What to produce: Set down each line from the one containing "os.makedirs(PARTS_FOLDER, exist_ok=True)" to the one containing "return low, high", inclusive, exactly as written and with nothing further.

━━━ Dataset excerpt

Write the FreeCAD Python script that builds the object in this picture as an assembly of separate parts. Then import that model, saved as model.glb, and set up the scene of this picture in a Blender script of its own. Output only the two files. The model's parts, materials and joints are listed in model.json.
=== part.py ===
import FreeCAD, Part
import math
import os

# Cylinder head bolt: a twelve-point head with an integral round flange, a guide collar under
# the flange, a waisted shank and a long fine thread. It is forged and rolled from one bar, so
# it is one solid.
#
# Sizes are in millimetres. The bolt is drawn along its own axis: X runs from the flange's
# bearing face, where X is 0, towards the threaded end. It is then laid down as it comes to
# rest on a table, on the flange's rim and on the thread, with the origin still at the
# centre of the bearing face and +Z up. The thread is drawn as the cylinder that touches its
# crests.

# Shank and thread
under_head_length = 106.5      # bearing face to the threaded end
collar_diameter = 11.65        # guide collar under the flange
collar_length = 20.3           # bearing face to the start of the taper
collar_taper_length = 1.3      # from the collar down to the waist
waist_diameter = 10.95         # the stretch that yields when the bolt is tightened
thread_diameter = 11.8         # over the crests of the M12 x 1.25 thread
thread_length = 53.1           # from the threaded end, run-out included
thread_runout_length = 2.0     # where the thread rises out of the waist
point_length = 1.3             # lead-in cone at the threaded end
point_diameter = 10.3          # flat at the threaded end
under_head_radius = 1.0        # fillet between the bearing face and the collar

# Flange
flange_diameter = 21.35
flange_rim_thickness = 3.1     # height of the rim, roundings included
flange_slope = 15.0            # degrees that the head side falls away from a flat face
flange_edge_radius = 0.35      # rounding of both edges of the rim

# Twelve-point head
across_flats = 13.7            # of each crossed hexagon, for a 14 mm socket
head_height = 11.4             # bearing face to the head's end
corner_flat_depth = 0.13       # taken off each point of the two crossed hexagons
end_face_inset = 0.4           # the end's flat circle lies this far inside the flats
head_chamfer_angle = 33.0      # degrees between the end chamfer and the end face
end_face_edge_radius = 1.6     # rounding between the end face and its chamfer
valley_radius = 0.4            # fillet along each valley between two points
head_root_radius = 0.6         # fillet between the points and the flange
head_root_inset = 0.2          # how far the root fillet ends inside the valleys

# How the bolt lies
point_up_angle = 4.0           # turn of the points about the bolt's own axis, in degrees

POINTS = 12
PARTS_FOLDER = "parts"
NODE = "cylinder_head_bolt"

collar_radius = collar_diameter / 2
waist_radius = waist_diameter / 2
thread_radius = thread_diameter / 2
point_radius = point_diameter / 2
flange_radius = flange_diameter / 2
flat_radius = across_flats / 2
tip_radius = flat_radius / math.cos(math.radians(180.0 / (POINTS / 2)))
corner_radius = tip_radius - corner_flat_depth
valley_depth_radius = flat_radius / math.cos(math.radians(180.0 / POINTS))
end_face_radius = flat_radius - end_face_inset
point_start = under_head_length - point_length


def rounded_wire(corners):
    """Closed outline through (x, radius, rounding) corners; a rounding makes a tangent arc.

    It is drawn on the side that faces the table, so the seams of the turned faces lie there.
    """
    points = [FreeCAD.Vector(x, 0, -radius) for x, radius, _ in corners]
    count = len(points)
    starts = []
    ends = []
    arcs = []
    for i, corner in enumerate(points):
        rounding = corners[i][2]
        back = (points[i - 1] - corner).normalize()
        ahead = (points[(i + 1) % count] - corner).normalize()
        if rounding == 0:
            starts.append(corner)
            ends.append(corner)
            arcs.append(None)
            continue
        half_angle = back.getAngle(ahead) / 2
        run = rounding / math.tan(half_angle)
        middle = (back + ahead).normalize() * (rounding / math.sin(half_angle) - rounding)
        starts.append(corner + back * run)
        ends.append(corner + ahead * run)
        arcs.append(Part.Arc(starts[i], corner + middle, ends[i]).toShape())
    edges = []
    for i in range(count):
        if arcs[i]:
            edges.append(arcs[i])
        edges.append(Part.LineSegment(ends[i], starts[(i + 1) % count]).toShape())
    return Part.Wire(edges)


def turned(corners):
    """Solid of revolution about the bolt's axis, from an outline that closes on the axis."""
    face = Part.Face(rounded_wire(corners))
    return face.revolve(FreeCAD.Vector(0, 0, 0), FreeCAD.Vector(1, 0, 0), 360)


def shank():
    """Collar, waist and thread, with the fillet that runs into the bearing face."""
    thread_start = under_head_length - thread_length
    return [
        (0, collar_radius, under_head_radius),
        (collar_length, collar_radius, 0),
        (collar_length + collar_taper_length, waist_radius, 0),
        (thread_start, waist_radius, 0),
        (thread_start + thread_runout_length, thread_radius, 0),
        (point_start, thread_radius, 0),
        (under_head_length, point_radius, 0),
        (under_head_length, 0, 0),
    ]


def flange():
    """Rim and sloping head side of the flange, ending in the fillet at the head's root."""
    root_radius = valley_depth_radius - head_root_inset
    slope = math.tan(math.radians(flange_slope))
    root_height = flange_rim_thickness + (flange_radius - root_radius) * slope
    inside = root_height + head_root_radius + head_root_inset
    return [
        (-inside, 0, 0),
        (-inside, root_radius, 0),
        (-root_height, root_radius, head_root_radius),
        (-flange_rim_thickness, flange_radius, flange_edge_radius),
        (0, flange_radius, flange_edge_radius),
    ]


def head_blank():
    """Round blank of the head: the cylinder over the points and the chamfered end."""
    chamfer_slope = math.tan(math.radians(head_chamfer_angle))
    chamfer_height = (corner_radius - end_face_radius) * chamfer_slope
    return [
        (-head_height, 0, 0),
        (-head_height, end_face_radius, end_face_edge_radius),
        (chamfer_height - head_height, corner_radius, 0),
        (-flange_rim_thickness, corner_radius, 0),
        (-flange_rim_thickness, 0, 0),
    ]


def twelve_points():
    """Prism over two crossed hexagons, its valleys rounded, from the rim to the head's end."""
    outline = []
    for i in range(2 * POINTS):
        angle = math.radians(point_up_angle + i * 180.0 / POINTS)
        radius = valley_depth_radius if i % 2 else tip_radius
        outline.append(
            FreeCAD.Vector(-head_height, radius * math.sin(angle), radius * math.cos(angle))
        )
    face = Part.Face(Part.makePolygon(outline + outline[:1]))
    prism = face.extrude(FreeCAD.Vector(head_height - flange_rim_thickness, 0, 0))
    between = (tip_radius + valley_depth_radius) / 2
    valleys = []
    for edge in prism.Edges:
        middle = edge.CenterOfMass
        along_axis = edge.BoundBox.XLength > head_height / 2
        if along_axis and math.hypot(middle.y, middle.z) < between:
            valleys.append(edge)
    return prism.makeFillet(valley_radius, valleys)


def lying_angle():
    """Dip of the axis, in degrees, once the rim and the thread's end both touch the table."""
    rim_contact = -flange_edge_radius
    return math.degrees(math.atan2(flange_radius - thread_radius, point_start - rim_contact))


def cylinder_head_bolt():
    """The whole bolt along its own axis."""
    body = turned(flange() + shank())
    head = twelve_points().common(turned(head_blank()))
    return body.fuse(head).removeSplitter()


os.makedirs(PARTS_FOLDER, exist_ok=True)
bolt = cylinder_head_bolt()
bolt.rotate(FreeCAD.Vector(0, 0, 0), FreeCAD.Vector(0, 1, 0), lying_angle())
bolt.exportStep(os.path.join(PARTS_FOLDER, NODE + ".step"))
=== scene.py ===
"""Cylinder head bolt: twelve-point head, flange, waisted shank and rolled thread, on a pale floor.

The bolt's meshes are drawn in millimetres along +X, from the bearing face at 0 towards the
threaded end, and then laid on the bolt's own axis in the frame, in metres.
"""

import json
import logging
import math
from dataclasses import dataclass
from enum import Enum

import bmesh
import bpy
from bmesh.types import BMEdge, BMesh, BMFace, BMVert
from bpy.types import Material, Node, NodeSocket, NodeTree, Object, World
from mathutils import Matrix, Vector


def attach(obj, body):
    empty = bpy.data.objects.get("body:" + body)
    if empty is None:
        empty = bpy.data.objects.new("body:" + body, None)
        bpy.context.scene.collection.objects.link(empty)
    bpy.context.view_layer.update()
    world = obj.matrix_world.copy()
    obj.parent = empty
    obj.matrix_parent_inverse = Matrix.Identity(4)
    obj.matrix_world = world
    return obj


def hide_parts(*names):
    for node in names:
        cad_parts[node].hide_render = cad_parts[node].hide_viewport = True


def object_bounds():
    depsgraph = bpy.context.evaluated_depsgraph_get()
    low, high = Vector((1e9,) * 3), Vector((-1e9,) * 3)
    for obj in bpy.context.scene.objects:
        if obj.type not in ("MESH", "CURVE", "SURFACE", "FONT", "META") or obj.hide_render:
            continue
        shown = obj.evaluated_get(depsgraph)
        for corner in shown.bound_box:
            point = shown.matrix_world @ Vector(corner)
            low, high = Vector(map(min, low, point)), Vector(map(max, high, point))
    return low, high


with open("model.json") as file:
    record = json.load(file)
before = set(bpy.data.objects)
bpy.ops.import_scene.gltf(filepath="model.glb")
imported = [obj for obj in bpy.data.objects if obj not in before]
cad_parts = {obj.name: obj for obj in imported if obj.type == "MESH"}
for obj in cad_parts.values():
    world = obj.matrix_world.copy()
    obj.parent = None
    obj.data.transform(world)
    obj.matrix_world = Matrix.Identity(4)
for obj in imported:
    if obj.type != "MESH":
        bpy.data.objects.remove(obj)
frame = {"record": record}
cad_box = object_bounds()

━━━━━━

Task answer:
os.makedirs(PARTS_FOLDER, exist_ok=True)
bolt = cylinder_head_bolt()
bolt.rotate(FreeCAD.Vector(0, 0, 0), FreeCAD.Vector(0, 1, 0), lying_angle())
bolt.exportStep(os.path.join(PARTS_FOLDER, NODE + ".step"))
=== scene.py ===
"""Cylinder head bolt: twelve-point head, flange, waisted shank and rolled thread, on a pale floor.

The bolt's meshes are drawn in millimetres along +X, from the bearing face at 0 towards the
threaded end, and then laid on the bolt's own axis in the frame, in metres.
"""

import json
import logging
import math
from dataclasses import dataclass
from enum import Enum

import bmesh
import bpy
from bmesh.types import BMEdge, BMesh, BMFace, BMVert
from bpy.types import Material, Node, NodeSocket, NodeTree, Object, World
from mathutils import Matrix, Vector


def attach(obj, body):
    empty = bpy.data.objects.get("body:" + body)
    if empty is None:
        empty = bpy.data.objects.new("body:" + body, None)
        bpy.context.scene.collection.objects.link(empty)
    bpy.context.view_layer.update()
    world = obj.matrix_world.copy()
    obj.parent = empty
    obj.matrix_parent_inverse = Matrix.Identity(4)
    obj.matrix_world = world
    return obj


def hide_parts(*names):
    for node in names:
        cad_parts[node].hide_render = cad_parts[node].hide_viewport = True


def object_bounds():
    depsgraph = bpy.context.evaluated_depsgraph_get()
    low, high = Vector((1e9,) * 3), Vector((-1e9,) * 3)
    for obj in bpy.context.scene.objects:
        if obj.type not in ("MESH", "CURVE", "SURFACE", "FONT", "META") or obj.hide_render:
            continue
        shown = obj.evaluated_get(depsgraph)
        for corner in shown.bound_box:
            point = shown.matrix_world @ Vector(corner)
            low, high = Vector(map(min, low, point)), Vector(map(max, high, point))
    return low, high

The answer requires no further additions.